• [Scripts that build objects]

━━━━━━━━━━━━━━━━

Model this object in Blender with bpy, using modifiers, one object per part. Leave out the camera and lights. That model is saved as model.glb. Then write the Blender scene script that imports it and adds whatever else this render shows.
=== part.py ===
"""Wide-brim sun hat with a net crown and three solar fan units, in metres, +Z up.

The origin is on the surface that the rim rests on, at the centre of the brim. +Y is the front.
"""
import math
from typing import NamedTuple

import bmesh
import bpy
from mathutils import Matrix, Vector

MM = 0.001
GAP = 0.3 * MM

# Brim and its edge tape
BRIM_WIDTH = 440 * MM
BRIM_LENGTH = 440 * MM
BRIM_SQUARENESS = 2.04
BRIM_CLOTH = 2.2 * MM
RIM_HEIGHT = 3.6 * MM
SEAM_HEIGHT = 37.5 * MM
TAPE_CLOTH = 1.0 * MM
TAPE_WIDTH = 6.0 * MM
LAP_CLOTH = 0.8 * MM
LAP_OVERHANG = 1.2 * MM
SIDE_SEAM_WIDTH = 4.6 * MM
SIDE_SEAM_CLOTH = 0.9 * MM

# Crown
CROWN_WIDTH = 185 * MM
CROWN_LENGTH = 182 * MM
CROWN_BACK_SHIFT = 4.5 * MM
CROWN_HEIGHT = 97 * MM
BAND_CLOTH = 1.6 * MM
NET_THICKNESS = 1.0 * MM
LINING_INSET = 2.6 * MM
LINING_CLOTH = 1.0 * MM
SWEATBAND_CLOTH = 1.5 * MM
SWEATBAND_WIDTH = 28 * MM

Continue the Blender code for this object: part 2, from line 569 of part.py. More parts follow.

━━━━━━━━━━━━━━━━

• [What you will do]
Reproduce each line verbatim.

• [Solution below]
Model this object in Blender with bpy, using modifiers, one object per part. Leave out the camera and lights. That model is saved as model.glb. Then write the Blender scene script that imports it and adds whatever else this render shows.
=== part.py ===
"""Wide-brim sun hat with a net crown and three solar fan units, in metres, +Z up.

The origin is on the surface that the rim rests on, at the centre of the brim. +Y is the front.
"""
import math
from typing import NamedTuple

import bmesh
import bpy
from mathutils import Matrix, Vector

MM = 0.001
GAP = 0.3 * MM

# Brim and its edge tape
BRIM_WIDTH = 440 * MM
BRIM_LENGTH = 440 * MM
BRIM_SQUARENESS = 2.04
BRIM_CLOTH = 2.2 * MM
RIM_HEIGHT = 3.6 * MM
SEAM_HEIGHT = 37.5 * MM
TAPE_CLOTH = 1.0 * MM
TAPE_WIDTH = 6.0 * MM
LAP_CLOTH = 0.8 * MM
LAP_OVERHANG = 1.2 * MM
SIDE_SEAM_WIDTH = 4.6 * MM
SIDE_SEAM_CLOTH = 0.9 * MM

# Crown
CROWN_WIDTH = 185 * MM
CROWN_LENGTH = 182 * MM
CROWN_BACK_SHIFT = 4.5 * MM
CROWN_HEIGHT = 97 * MM
BAND_CLOTH = 1.6 * MM
NET_THICKNESS = 1.0 * MM
LINING_INSET = 2.6 * MM
LINING_CLOTH = 1.0 * MM
SWEATBAND_CLOTH = 1.5 * MM
SWEATBAND_WIDTH = 28 * MM

Continue the Blender code for this object: part 2, from line 569 of part.py. More parts follow.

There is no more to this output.